## REQUIREMENTS
Repeat the material exactly, every line of it.

## SOURCE DATA
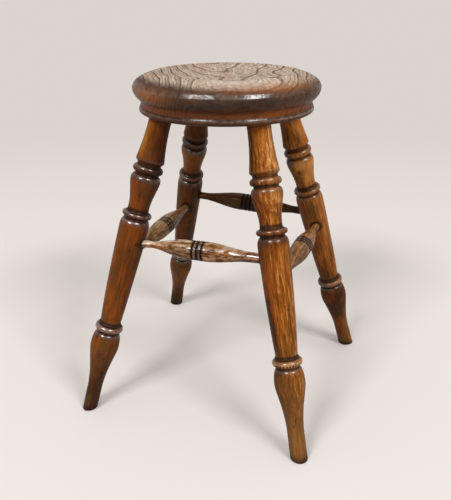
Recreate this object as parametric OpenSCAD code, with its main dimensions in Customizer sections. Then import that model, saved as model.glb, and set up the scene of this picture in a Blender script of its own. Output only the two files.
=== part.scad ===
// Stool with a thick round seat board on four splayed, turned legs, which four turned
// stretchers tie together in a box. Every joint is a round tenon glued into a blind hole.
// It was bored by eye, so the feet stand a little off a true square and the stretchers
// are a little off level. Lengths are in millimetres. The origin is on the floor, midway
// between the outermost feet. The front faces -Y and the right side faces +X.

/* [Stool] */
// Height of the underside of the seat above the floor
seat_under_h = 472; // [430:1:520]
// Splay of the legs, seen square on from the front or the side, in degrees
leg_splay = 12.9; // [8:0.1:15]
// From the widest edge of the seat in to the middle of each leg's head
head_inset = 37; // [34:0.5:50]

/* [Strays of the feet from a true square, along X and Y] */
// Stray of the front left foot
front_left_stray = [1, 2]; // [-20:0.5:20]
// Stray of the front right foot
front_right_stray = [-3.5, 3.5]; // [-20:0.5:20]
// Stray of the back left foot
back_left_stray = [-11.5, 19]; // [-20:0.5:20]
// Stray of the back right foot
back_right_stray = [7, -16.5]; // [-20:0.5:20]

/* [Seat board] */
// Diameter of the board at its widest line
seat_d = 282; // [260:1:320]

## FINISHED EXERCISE
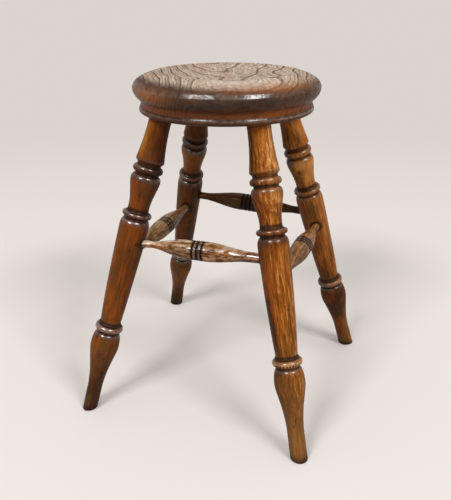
Recreate this object as parametric OpenSCAD code, with its main dimensions in Customizer sections. Then import that model, saved as model.glb, and set up the scene of this picture in a Blender script of its own. Output only the two files.
=== part.scad ===
// Stool with a thick round seat board on four splayed, turned legs, which four turned
// stretchers tie together in a box. Every joint is a round tenon glued into a blind hole.
// It was bored by eye, so the feet stand a little off a true square and the stretchers
// are a little off level. Lengths are in millimetres. The origin is on the floor, midway
// between the outermost feet. The front faces -Y and the right side faces +X.

/* [Stool] */
// Height of the underside of the seat above the floor
seat_under_h = 472; // [430:1:520]
// Splay of the legs, seen square on from the front or the side, in degrees
leg_splay = 12.9; // [8:0.1:15]
// From the widest edge of the seat in to the middle of each leg's head
head_inset = 37; // [34:0.5:50]

/* [Strays of the feet from a true square, along X and Y] */
// Stray of the front left foot
front_left_stray = [1, 2]; // [-20:0.5:20]
// Stray of the front right foot
front_right_stray = [-3.5, 3.5]; // [-20:0.5:20]
// Stray of the back left foot
back_left_stray = [-11.5, 19]; // [-20:0.5:20]
// Stray of the back right foot
back_right_stray = [7, -16.5]; // [-20:0.5:20]

/* [Seat board] */
// Diameter of the board at its widest line
seat_d = 282; // [260:1:320]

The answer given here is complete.